Still active Gruyaert produces images still, and his style is going through everything like a red tread.

I myself love Morocco and found that Harry Gruyaert also did a book about that country, and of course I had to own it in my collection.

Price in 2020 is $450+.

MOROCCO shows a country of a very excotic origin, people in landscapes and in urban cityscapes, surviving like the northafricans have done it for centuries. Gruyaert is not confrontativ, which also can be difficult in Morocco, but are ín a waiting position, forming the scene for the picture and waits for actors on the stage.

The sun and the earthcolurs is just beautiful.

Video about Harry Gruyaerts career.


This book is the result of a very long shooting period. Thomas Joshua Cooper is fascinated by the ocean, especially the Atlantic Ocean and over a long period of time he travelled along the coastline of that ocean to picture the edges of the old world, Europe and Africa and the new world, South- and North-America.

Thomas Joshua Cooper is a professor at Glasgow School of Arts, Scotland.

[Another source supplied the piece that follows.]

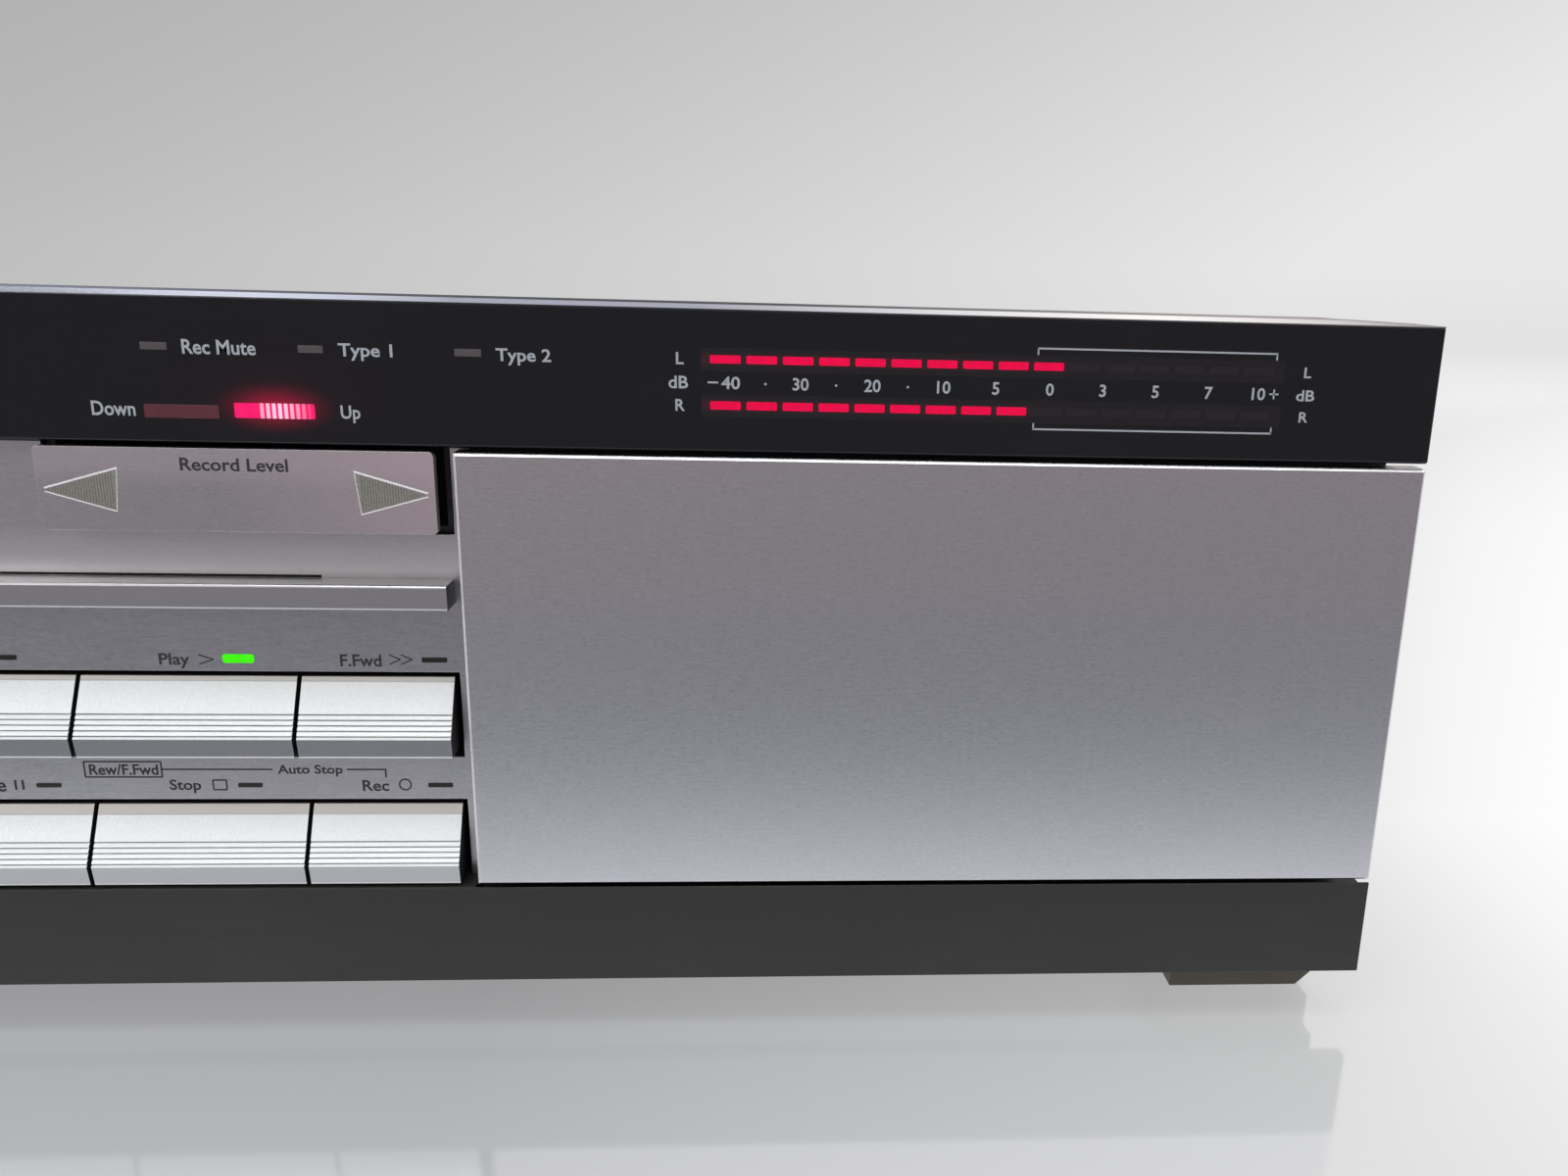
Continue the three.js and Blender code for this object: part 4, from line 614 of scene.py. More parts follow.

The book is filled with B&W pictures, most of them long exposures on large format analog film.

I really like the abstractness of Coopers works, it's often difficult to see up and down in the landscapes.

Lecture about the book


In late 1983, looking for the subjects and locations that would bring the desolate landscape of the American West to life for his iconic film Paris, Texas, German filmmaker Wim Wenders took his Makina Plaubel 6 x 7 camera on the road.

Driving through Texas, Arizona, New Mexico and California, Wenders was captivated by the unique, saturated, colorful light of the vast, wild landscape of the American West--even in the 20th century, a land associated with cowboys and outlaws, and suffused with the mythology of the frontier.

The series he produced, Written in the West, was first exhibited in 1986 at the Centre Pompidou in Paris, and first published in 2000.

To me Wenders has a very unique, elegant way of making stills, not only with the Makina, but also with his Leica and the 28mm he brought on this trip in 1983.

Prices from $60 and up now, expected to rise as the book is out of print.